Correct Usage Reminder: If your analytical goal is to find the "next" value within a specific group (e.g., region, department, account), you must use PARTITION BY to ensure LEAD() resets its counting at the boundary of each group. The ORDER BY inside the OVER() clause always dictates the sequence for LEAD() (or LAG()), and PARTITION BY defines the boundary for that sequence.

5. SQL in Practice: E-commerce Order Processing

In E-commerce, LEAD() is vital for calculating the time it takes for an order to move from one status to the next—a critical metric for logistics and customer service.

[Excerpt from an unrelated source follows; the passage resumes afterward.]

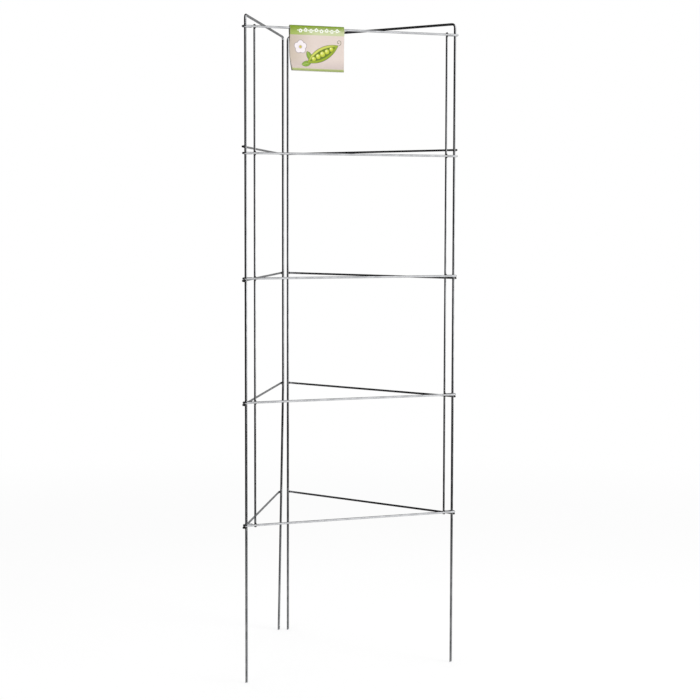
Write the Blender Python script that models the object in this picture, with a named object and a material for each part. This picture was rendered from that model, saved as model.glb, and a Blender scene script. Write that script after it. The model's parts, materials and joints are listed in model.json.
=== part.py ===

Imagine a table called ‘Order_Status_History‘ that tracks an order's lifecycle (e.g., ‘Order_Placed‘, ‘Shipped‘, ‘Delivered‘).

SELECT
    order_id,
    status_change_date,
    order_status,
    LEAD(status_change_date, 1)
        OVER (PARTITION BY order_id ORDER BY status_change_date) AS next_status_date,
    -- Use TIMESTAMPDIFF for a precise difference in time units (e.g., seconds/minutes)
    -- and divide by 86400 (seconds in a day) for the number of days, including time.
    TIMESTAMPDIFF(SECOND, status_change_date, LEAD(status_change_date, 1) OVER (PARTITION BY order_id ORDER BY status_change_date)) / 86400 AS days_to_next_status
FROM
    Order_Status_History
WHERE
    order_id = 1001
ORDER BY
    status_change_date;

Real-World Value: This query calculates the exact duration (in this case, using JULIANDAY for date math) spent in the current ‘order_status‘ before moving to the next one. This helps analysts pinpoint bottlenecks in the fulfillment process.

6. SQL Resource: Window Functions Documentation

Resource Name: PostgreSQL Official Documentation on Window Functions

How It Helps: This is a comprehensive, freely available resource that clearly explains all window functions, including LEAD(), LAG(), and their partners. Because PostgreSQL is often considered the gold standard for robust SQL features, its documentation is excellent for building a deep, technical understanding of how OVER(), PARTITION BY, and ORDER BY interact within the LEAD() function. It's a great reference for when you need to understand the nuances of these advanced concepts.